There’s a Keith Jarrett-ish quality to Iverson’s vaguely Latin “Cheney Pinata,” one of the few highlights of Give. And on Ornette’s “Street Woman,” Iverson reveals a freewheeling right hand with a strong contrapuntal left. While drummer King plays it much looser here, his boisterous bashing around the kit is anchored by Anderson’s humongous Hadenesque bass lines. King’s aggressive drum ‘n’ bass undercurrent on Anderson’s “Here We Test Our Powers of Observation” is juxtaposed against Iverson’s frilly filigrees, which raise the haunting specter of Richard Clayderman. Anderson’s brilliant, interactive bass work on King’s “Frog and Toad” is almost enough to overcome Iverson’s dainty playing here, which is far too precious, fastidious and borderline George Winston.
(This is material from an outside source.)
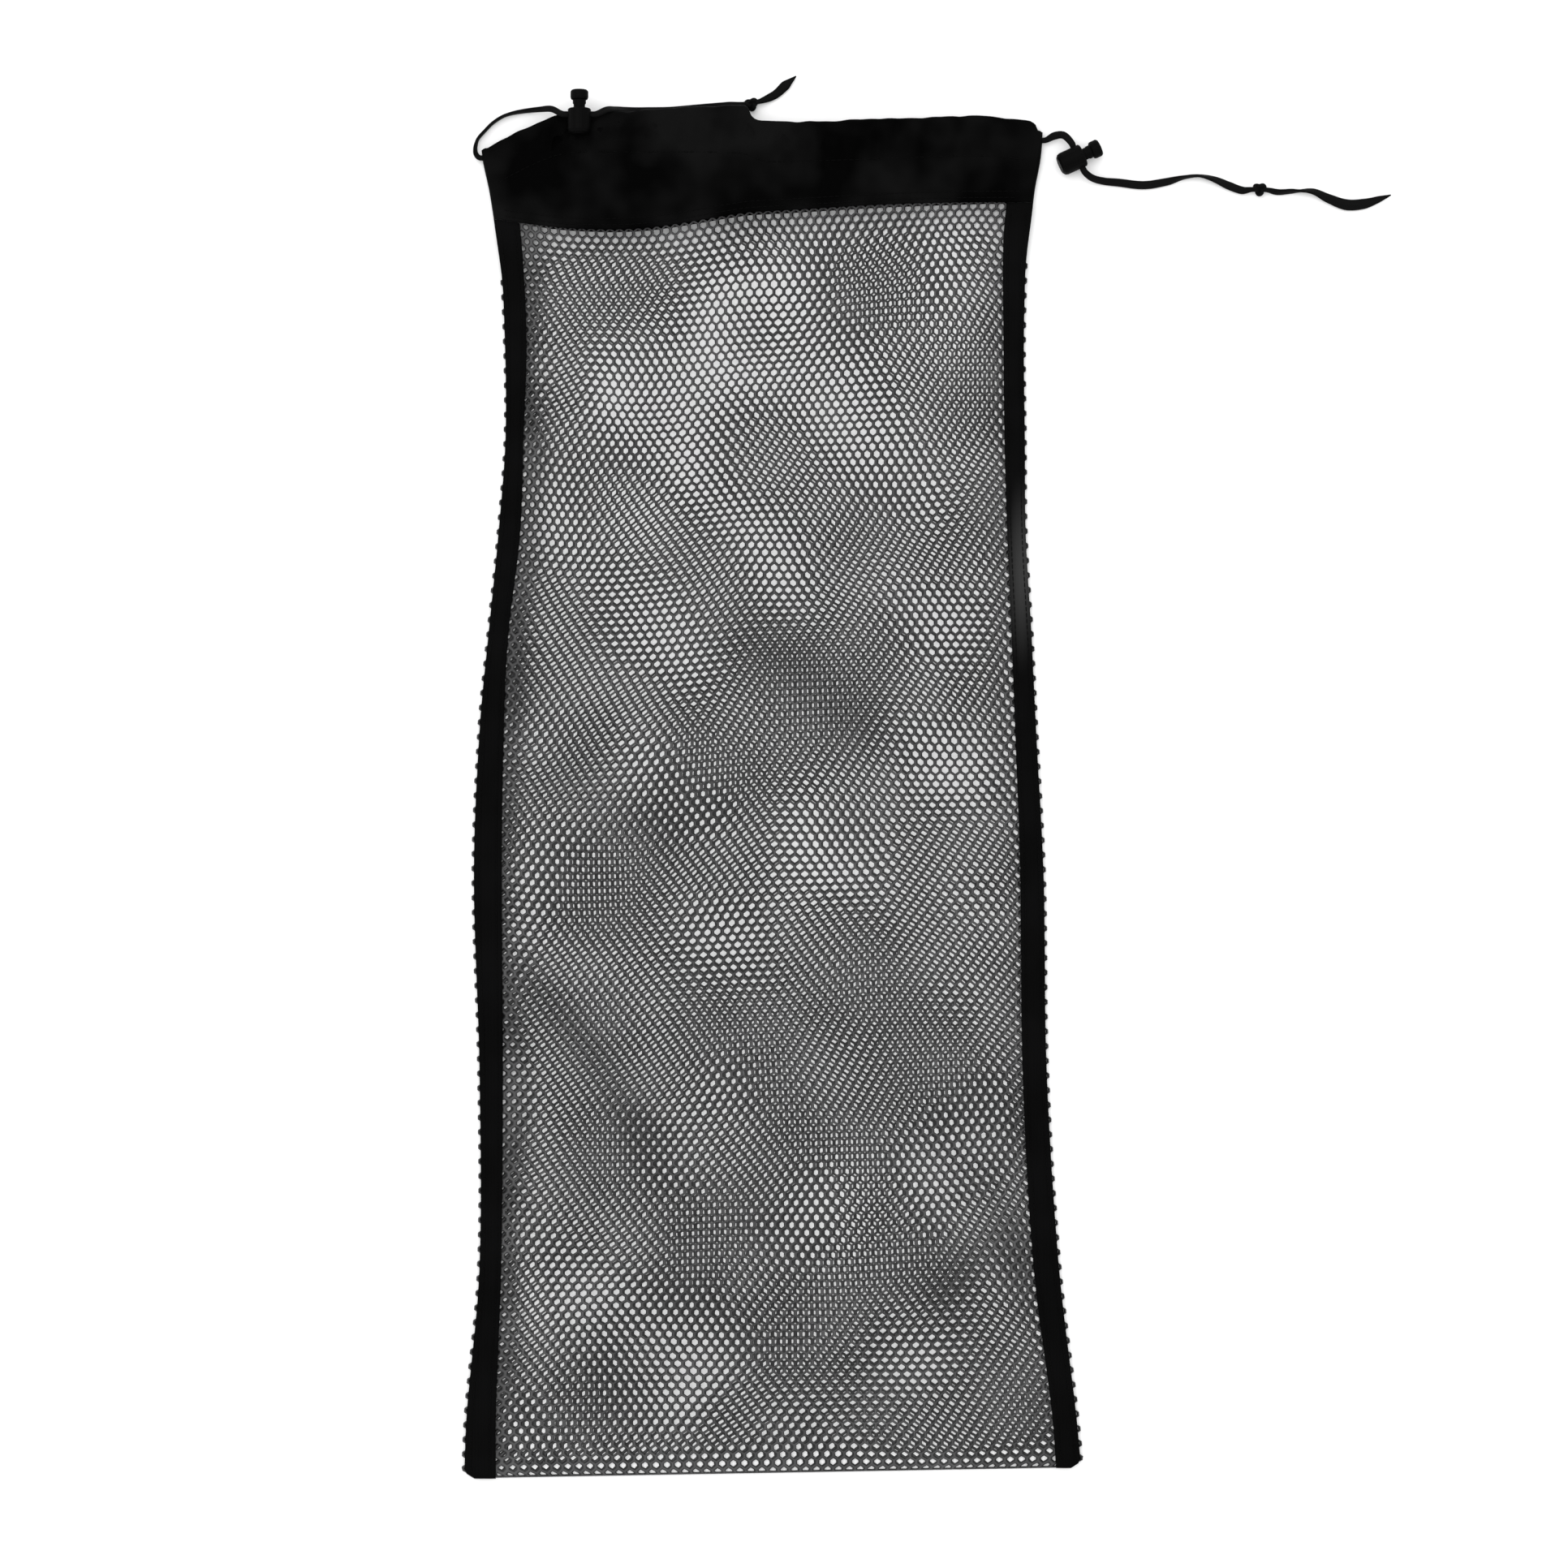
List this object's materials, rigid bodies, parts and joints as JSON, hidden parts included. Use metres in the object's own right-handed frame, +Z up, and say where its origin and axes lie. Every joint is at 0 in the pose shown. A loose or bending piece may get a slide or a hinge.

Their take on the Pixies’ “Velouria” is perhaps meaningful only to those who get the reference (I don’t). Again, Iverson’s playing on the delicate intro is marked by schmaltzy Claydermanesque forays that would be more appropriate in Carnegie’s Zankel Hall than the Village Vanguard. And when the band kicks into high gear, ultimately building to a grandiose crescendo, King’s insistence on stating the one so blatantly (the antithesis of hip) will annoy all but remedial listeners.

“Layin’ a Strip for the Higher-Self State Line” is a pretentious title for some ill-advised attempt at a country boogie-woogie novelty number with King laying down a clumsy imitation of a second-line groove. But lo and behold! The drummer does show that he can legitimately swing on the brief bridge section, though it’s not enough to save this cornball offering.

The suitelike “Do Your Sums-Die Like a Dog-Play for Home” travels through three distinct moods. Along the way, the bad boys demonstrate how clever they are at executing unison lines, though Iverson’s tinkling in the “sensitive” rubato section of this ostentatious track is particularly annoying. Anderson’s “Dirty Blonde,” an overwrought vehicle in search of Michael Bolton, sounds like Liberace playing at a CYO dance.

Anderson’s “Neptune (The Planet)” is easily the most intriguing number on Give. Far more calm and introspective than the rest of the album, it features the ham-fisted King in his most relaxed and bearable role. There’s actually a sense of breath and dynamics here that is lacking elsewhere. And the album’s closer, an interpretation of “Iron Man,” is another mischievously grandiose display with Iverson layering some glistening right-hand glissandos on top of the headbanger’s anthem once sung by none other than Ozzy Osbourne. Cute the first time around, but the joke wears thin fast-like this whole record.

But let’s face it, the Bad Plus didn’t make Give for me or for Ira Gitler or Nat Hentoff or anyone who has spent too much time with stacks of Blue Note, Prestige, Riverside and Savoy recordings. They made it for the 20-somethings who wouldn’t know Mel Lewis from Mel Blanc or Max Roach from Max Bialystock.

This album works if you truly believe that Kurt Cobain is as valid a musical influence as Miles Davis or John Coltrane. Or if you like your drums really loud. The rest of us remain only slightly amused by all this bashing and rococo noodling.